::: SUPPLIED MATERIAL :::

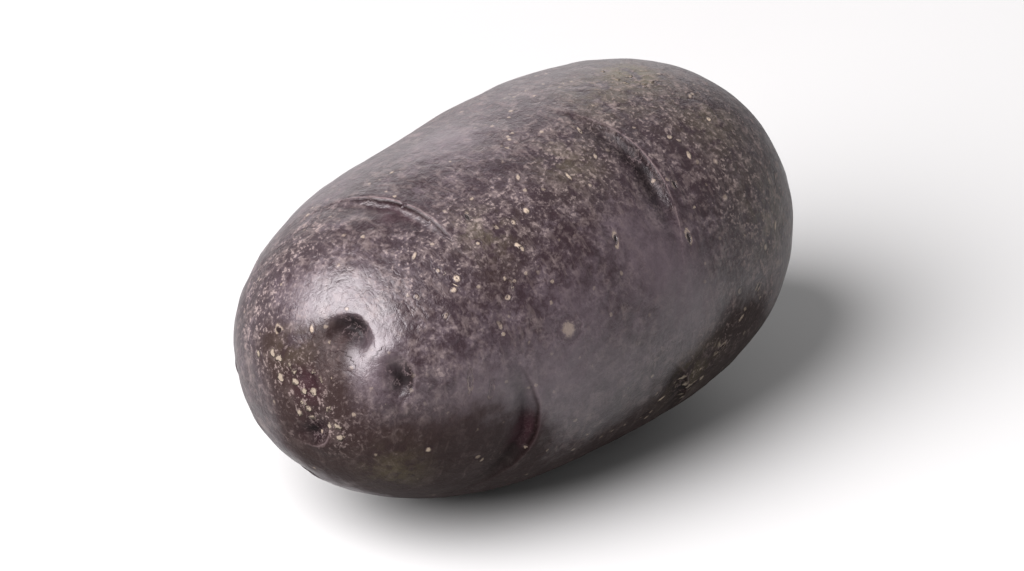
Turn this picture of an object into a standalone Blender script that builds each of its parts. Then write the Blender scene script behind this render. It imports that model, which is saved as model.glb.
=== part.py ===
"""One oblong, purple-skinned potato tuber, lying on its belly on a flat surface.

The tuber's length runs along X: the rose end, where the eyes crowd together, is at -X, and the stem
end, which carries the scar of the stolon, is at +X. A place on the skin is given by its station, the
share of the half length from the middle (-1 at the rose end, +1 at the stem end), and by its clock
angle about the length (0 towards +Y, 90 up, 180 towards -Y). The origin is the centre of the small
flat spot that the tuber rests on.
"""

import math
from collections import namedtuple

import bmesh
import bpy
import numpy as np

MM = 0.001

# Driving dimensions of the tuber, in metres.
LENGTH = 84.0 * MM
WIDTH = 48.6 * MM
HEIGHT = 45.6 * MM
FULLNESS = 0.25  # how much blunter than an ellipsoid both ends are
TAPER = 0.04  # how much stouter the stem end is than the rose end
END_LIFT = 1.1 * MM  # how far both ends curve up from the belly
REST_CUT = 0.6 * MM  # depth of the flat spot on the belly

# Mesh sizes: the sphere that the skin starts from, and the most that an edge may lie off the true skin
# before it is halved, on each pass. An edge is measured at these shares of its length.
SPHERE_SUBDIVISIONS = 5
MOST_SAG = (0.07 * MM, 0.06 * MM, 0.05 * MM, 0.05 * MM)
EDGE_SHARES = (0.25, 0.5, 0.75)
SLOPE_STEP = 1e-3  # step on the unit sphere between the points that give a surface normal
POLE_SHARE = 0.9  # past this station a step is measured from Y and no longer from the length
SMOOTH_ANGLE = math.radians(60)

SKIN_COLOUR = (0.085, 0.066, 0.074, 1.0)
SKIN_ROUGHNESS = 0.55

# An eye is a curved brow, the scar of a scale leaf, with a hollow on its rose side that holds the bud.
# half: half the brow's length; arch: how far its tips sweep towards the rose end; turn: its turn on
# the skin in degrees; lip: the brow's height; depth and run: the hollow's depth and its length towards
# the rose end; bud: the bud's height. Lengths are in millimetres.
Eye = namedtuple("Eye", "station clock turn half arch lip depth run bud")
EYES = (
    Eye(-0.845, 118, 18, 2.7, 1.2, 0.10, 1.80, 4.2, 0.20),
    Eye(-0.805, 157, -10, 2.4, 0.8, 0.10, 1.20, 3.2, 0.25),
    Eye(-0.975, 136, 0, 2.0, 0.6, 0.10, 0.80, 2.2, 0.25),
    Eye(-0.965, 222, 0, 2.6, 0.9, 0.30, 1.40, 2.6, 0.30),
    Eye(-0.495, 90, 12, 7.4, 1.5, 0.22, 0.65, 3.6, 0.40),
    Eye(0.272, 123, 2, 8.2, 1.5, 0.26, 0.95, 3.4, 0.25),
    Eye(-0.430, 196, -6, 7.4, 2.2, 0.20, 1.35, 3.8, 0.40),
    Eye(0.210, 204, 24, 5.0, 0.8, 0.20, 0.50, 2.6, 0.20),
    Eye(-0.630, 10, 6, 4.4, 1.3, 0.28, 1.30, 3.8, 0.45),
    Eye(-0.825, 338, 0, 2.8, 0.9, 0.25, 1.30, 2.8, 0.40),
    Eye(-0.790, 288, -5, 3.8, 1.2, 0.25, 1.20, 3.4, 0.45),
    Eye(-0.080, 18, -8, 6.2, 1.5, 0.28, 1.05, 3.8, 0.45),
    Eye(-0.280, 318, 5, 5.6, 1.5, 0.28, 1.05, 3.6, 0.45),
    Eye(0.540, 342, 4, 6.4, 1.6, 0.28, 0.85, 3.4, 0.40),
    Eye(0.520, 246, -4, 6.0, 1.5, 0.28, 0.85, 3.4, 0.40),
)
BROW_OUTER = 2.3 * MM  # the brow's width on its stem side, where it fades into the skin
BROW_INNER = 0.75 * MM  # its width on the rose side, where it drops into the hollow
HOLLOW_WALL = 1.8 * MM  # how quickly the hollow falls away under the brow
CREASE_REACH = 1.45  # the brow's crease runs on past the hollow to this share of its half length
CREASE_SHARE = 0.25  # and is this share of the hollow's depth there
BUD_SPREAD = 1.0 * MM
BUD_OFFSET = 2.3 * MM  # from the brow towards the rose end
EYE_THROUGH = 4.0 * MM  # how far past half its length an eye reaches through the body, where it fades

# Broad swellings and hollows of the body. Lengths are in millimetres.
Swell = namedtuple("Swell", "station clock radius height")
SWELLS = (
    Swell(-0.91, 117, 7.0, -0.80),
    Swell(-0.865, 150, 4.5, 0.45),
    Swell(-0.72, 75, 10.0, 0.35),
    Swell(-0.50, 92, 7.0, -0.45),
    Swell(0.24, 126, 9.5, -0.35),
    Swell(-0.45, 196, 8.5, -0.55),
    Swell(0.55, 60, 13.0, 0.45),
    Swell(-0.15, 160, 12.0, 0.30),
    Swell(-0.05, 20, 9.5, -0.50),
    Swell(0.55, 300, 12.0, 0.40),
    Swell(-0.60, 350, 10.0, 0.40),
    Swell(0.60, 200, 11.0, 0.35),
    Swell(-0.15, 270, 15.0, 0.70),
)

# The scar of the stolon at the stem end: a pit with a low rim.
SCAR_CLOCK = 250
SCAR_STATION = 0.985
SCAR_RADIUS = 2.4 * MM
SCAR_DEPTH = 1.3 * MM
SCAR_RIM = 0.25 * MM
RIM_PLACE = 1.5  # in scar radii from the middle of the pit
RIM_WIDTH = 0.5  # in scar radii

# Slow waves over the whole skin, so that no stretch is a true ellipsoid.
WAVE_SEED = 7
WAVE_COUNT = 18
WAVE_LENGTHS = (17 * MM, 34 * MM)
WAVE_HEIGHT = 0.16 * MM


def unit(vectors):
    return vectors / np.linalg.norm(vectors, axis=-1, keepdims=True)


def direction_at(station, clock):
    """The point of the unit sphere that a station and a clock angle in degrees stand for."""
    ring = math.sqrt(1 - station**2)
    angle = math.radians(clock)
    return np.array([station, ring * math.cos(angle), ring * math.sin(angle)])


def body_points(directions):
    """Points of the smooth body for points of the unit sphere.

    It is an ellipsoid of the three driving dimensions. Each ring across it is widened by its distance
    from the middle, squared, so that the ends are blunt, and a little more on the stem side. The ends
    are then raised by that distance squared.
    """
    station = directions[:, 0]
    widening = 1 + FULLNESS * station**2 + TAPER * station
    x = LENGTH / 2 * station
    y = WIDTH / 2 * directions[:, 1] * widening
    z = HEIGHT / 2 * directions[:, 2] * widening + END_LIFT * station**2
    return np.stack([x, y, z], axis=1)


def body_normals(directions):
    """Outward normals of the smooth body, from two short steps across it at each point."""
    helper = np.where(np.abs(directions[:, :1]) < POLE_SHARE, [[1.0, 0.0, 0.0]], [[0.0, 1.0, 0.0]])
    first = unit(np.cross(directions, helper))
    second = np.cross(directions, first)
    along_first = body_points(unit(directions + SLOPE_STEP * first)) - body_points(directions)
    along_second = body_points(unit(directions + SLOPE_STEP * second)) - body_points(directions)
    return unit(np.cross(along_first, along_second))


def place_on_body(station, clock, turn=0.0):
    """A point of the body with its normal, its rose-ward direction turned on the skin, and the third."""
    direction = direction_at(station, clock)[None]
    point = body_points(direction)[0]
    normal = body_normals(direction)[0]
    rose = np.array([-1.0, 0.0, 0.0])
    rose = unit(rose - normal * rose.dot(normal))
    across = np.cross(normal, rose)
    angle = math.radians(turn)
    return (
        point,
        normal,
        math.cos(angle) * rose + math.sin(angle) * across,
        math.cos(angle) * across - math.sin(angle) * rose,
    )


def smooth_step(values):
    share = np.clip(values, 0, 1)
    return share * share * (3 - 2 * share)


def eye_relief(points, eye):
    """Height that an eye adds to the skin at each point: its brow, its hollow and its bud."""
    centre, normal, rose, across = place_on_body(eye.station, eye.clock, eye.turn)
    offset = points - centre
    side = offset @ across / (eye.half * MM)
    below_brow = offset @ rose - eye.arch * MM * side**2
    near = np.exp(-(((offset @ normal) / (eye.half * MM + EYE_THROUGH)) ** 4))
    window = np.exp(-(side**4)) * near
    crease = np.exp(-((side / CREASE_REACH) ** 4)) * near
    brow_width = np.where(below_brow < 0, BROW_OUTER, BROW_INNER)
    brow = eye.lip * MM * np.exp(-((below_brow / brow_width) ** 2)) * window
    fall = smooth_step(below_brow / HOLLOW_WALL)
    fade = np.exp(-((np.maximum(below_brow, 0) / (eye.run * MM)) ** 2))
    hollow = eye.depth * MM * fall * fade * window
    line = np.exp(-(((below_brow - BROW_INNER) / BROW_INNER) ** 2))
    groove = CREASE_SHARE * eye.depth * MM * line * (crease - window)
    bud_distance = np.hypot(below_brow - BUD_OFFSET, side * eye.half * MM)
    bud = eye.bud * MM * np.exp(-((bud_distance / BUD_SPREAD) ** 2)) * near
    return brow - hollow - groove + bud


def swell_relief(points, swell):
    centre = body_points(direction_at(swell.station, swell.clock)[None])[0]
    distance = np.linalg.norm(points - centre, axis=1)
    return swell.height * MM * np.exp(-((distance / (swell.radius * MM)) ** 2))


def scar_relief(points):
    """A round pit with a low rim, where the stolon came away."""
    centre = body_points(direction_at(SCAR_STATION, SCAR_CLOCK)[None])[0]
    reach = np.linalg.norm(points - centre, axis=1) / SCAR_RADIUS
    pit = -SCAR_DEPTH * np.exp(-(reach**2))
    rim = SCAR_RIM * np.exp(-(((reach - RIM_PLACE) / RIM_WIDTH) ** 2))
    return pit + rim


def wave_relief(points):
    """The sum of plane waves of seeded directions, lengths and phases."""
    draw = np.random.default_rng(WAVE_SEED)
    headings = unit(draw.normal(size=(WAVE_COUNT, 3)))
    lengths = draw.uniform(*WAVE_LENGTHS, WAVE_COUNT)
    phases = draw.uniform(0, 2 * math.pi, WAVE_COUNT)
    turns = points @ (2 * math.pi * headings / lengths[:, None]).T + phases
    return WAVE_HEIGHT * np.sin(turns).sum(axis=1) / math.sqrt(WAVE_COUNT / 2)


def skin_points(directions):
    """Points of the finished skin: the smooth body, moved along its normals by all of the relief."""
    points = body_points(directions)
    height = wave_relief(points) + scar_relief(points)
    for eye in EYES:
        height += eye_relief(points, eye)
    for swell in SWELLS:
        height += swell_relief(points, swell)
    return points + body_normals(directions) * height[:, None]


def vertex_array(bm):
    return np.array([vertex.co for vertex in bm.verts], float)


def refine(bm, most_sag):
    """Halves the edges of the unit sphere that would lie too far off the true skin."""
    ends = np.array([[vertex.co for vertex in edge.verts] for edge in bm.edges], float)
    skin_ends = skin_points(ends[:, 0]), skin_points(ends[:, 1])
    sag = np.zeros(len(ends))
    for share in EDGE_SHARES:
        true_point = skin_points(unit((1 - share) * ends[:, 0] + share * ends[:, 1]))
        edge_point = (1 - share) * skin_ends[0] + share * skin_ends[1]
        sag = np.maximum(sag, np.linalg.norm(true_point - edge_point, axis=1))
    curved = [edge for edge, distance in zip(bm.edges, sag) if distance > most_sag]
    bmesh.ops.subdivide_edges(bm, edges=curved, cuts=1, use_grid_fill=True)
    bmesh.ops.triangulate(bm, faces=bm.faces[:])
    for vertex in bm.verts:
        vertex.co.normalize()


def set_down(bm):
    """Cuts the flat spot that the tuber rests on and puts the middle of it at the origin."""
    level = min(vertex.co.z for vertex in bm.verts) + REST_CUT
    geometry = bm.verts[:] + bm.edges[:] + bm.faces[:]
    cut = bmesh.ops.bisect_plane(
        bm, geom=geometry, plane_co=(0, 0, level), plane_no=(0, 0, 1), clear_inner=True
    )
    rim = [item for item in cut["geom_cut"] if isinstance(item, bmesh.types.BMEdge)]
    spot = bmesh.ops.contextual_create(bm, geom=rim)["faces"][0]
    centre = spot.calc_center_bounds()
    bmesh.ops.translate(bm, vec=-centre, verts=bm.verts)
    bmesh.ops.recalc_face_normals(bm, faces=bm.faces)


def skin_material():
    material = bpy.data.materials.new("purple_skin")
    material.use_nodes = True
    shader = material.node_tree.nodes["Principled BSDF"]
    shader.inputs["Base Color"].default_value = SKIN_COLOUR
    shader.inputs["Roughness"].default_value = SKIN_ROUGHNESS
    shader.inputs["Metallic"].default_value = 0.0
    return material


def make_tuber(collection):
    bm = bmesh.new()
    bmesh.ops.create_icosphere(bm, subdivisions=SPHERE_SUBDIVISIONS, radius=1.0)
    for most_sag in MOST_SAG:
        refine(bm, most_sag)
    for vertex, point in zip(bm.verts, skin_points(unit(vertex_array(bm)))):
        vertex.co = point
    set_down(bm)
    mesh = bpy.data.meshes.new("tuber")
    bm.to_mesh(mesh)
    bm.free()
    mesh.shade_smooth()
    mesh.set_sharp_from_angle(angle=SMOOTH_ANGLE)
    mesh.materials.append(skin_material())
    tuber = bpy.data.objects.new("tuber", mesh)
    collection.objects.link(tuber)
    return tuber


def main():
    for old in list(bpy.data.objects):
        bpy.data.objects.remove(old, do_unlink=True)
    collection = bpy.data.collections.new("potato")
    bpy.context.scene.collection.children.link(collection)
    make_tuber(collection)


main()
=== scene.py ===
import math

import bpy
import numpy as np
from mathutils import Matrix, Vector


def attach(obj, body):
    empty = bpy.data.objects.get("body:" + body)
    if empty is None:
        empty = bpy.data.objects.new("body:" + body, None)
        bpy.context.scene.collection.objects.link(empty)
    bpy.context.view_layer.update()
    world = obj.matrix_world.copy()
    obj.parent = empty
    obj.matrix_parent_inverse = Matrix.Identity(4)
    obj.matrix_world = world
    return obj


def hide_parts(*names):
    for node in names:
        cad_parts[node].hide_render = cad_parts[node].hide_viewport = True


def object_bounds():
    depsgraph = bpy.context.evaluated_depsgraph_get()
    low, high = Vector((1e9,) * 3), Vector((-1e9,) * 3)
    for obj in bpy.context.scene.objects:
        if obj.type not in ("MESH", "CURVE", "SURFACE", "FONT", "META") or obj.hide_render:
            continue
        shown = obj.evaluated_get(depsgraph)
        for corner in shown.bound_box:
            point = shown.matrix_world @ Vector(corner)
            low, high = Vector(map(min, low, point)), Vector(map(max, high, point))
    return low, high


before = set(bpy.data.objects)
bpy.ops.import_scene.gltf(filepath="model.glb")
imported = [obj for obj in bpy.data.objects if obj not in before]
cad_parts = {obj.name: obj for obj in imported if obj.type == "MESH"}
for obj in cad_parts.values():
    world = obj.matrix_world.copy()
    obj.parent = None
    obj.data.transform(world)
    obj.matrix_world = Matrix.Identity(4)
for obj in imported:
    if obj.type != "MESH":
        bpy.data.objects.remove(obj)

# A purple-skinned potato tuber on a plain pale floor. Lengths are in metres, and mm turns a number of
# millimetres into metres. A place on the skin is a station, the share of the half length from the middle
# (-1 at the rose end, +1 at the stem end), and a clock angle about the length (0 towards +Y, 90 up).

cadLow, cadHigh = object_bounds()  # the box that every visible piece stays inside
mm = 0.001
print("frame loaded")


# The tuber's form, from the same values as its solid.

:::

Your task is to transcribe only the lines from the line containing "from mathutils import Matrix, Vector" through the line containing "shown = obj.evaluated_get(depsgraph)", word for word.

from mathutils import Matrix, Vector


def attach(obj, body):
    empty = bpy.data.objects.get("body:" + body)
    if empty is None:
        empty = bpy.data.objects.new("body:" + body, None)
        bpy.context.scene.collection.objects.link(empty)
    bpy.context.view_layer.update()
    world = obj.matrix_world.copy()
    obj.parent = empty
    obj.matrix_parent_inverse = Matrix.Identity(4)
    obj.matrix_world = world
    return obj


def hide_parts(*names):
    for node in names:
        cad_parts[node].hide_render = cad_parts[node].hide_viewport = True


def object_bounds():
    depsgraph = bpy.context.evaluated_depsgraph_get()
    low, high = Vector((1e9,) * 3), Vector((-1e9,) * 3)
    for obj in bpy.context.scene.objects:
        if obj.type not in ("MESH", "CURVE", "SURFACE", "FONT", "META") or obj.hide_render:
            continue
        shown = obj.evaluated_get(depsgraph)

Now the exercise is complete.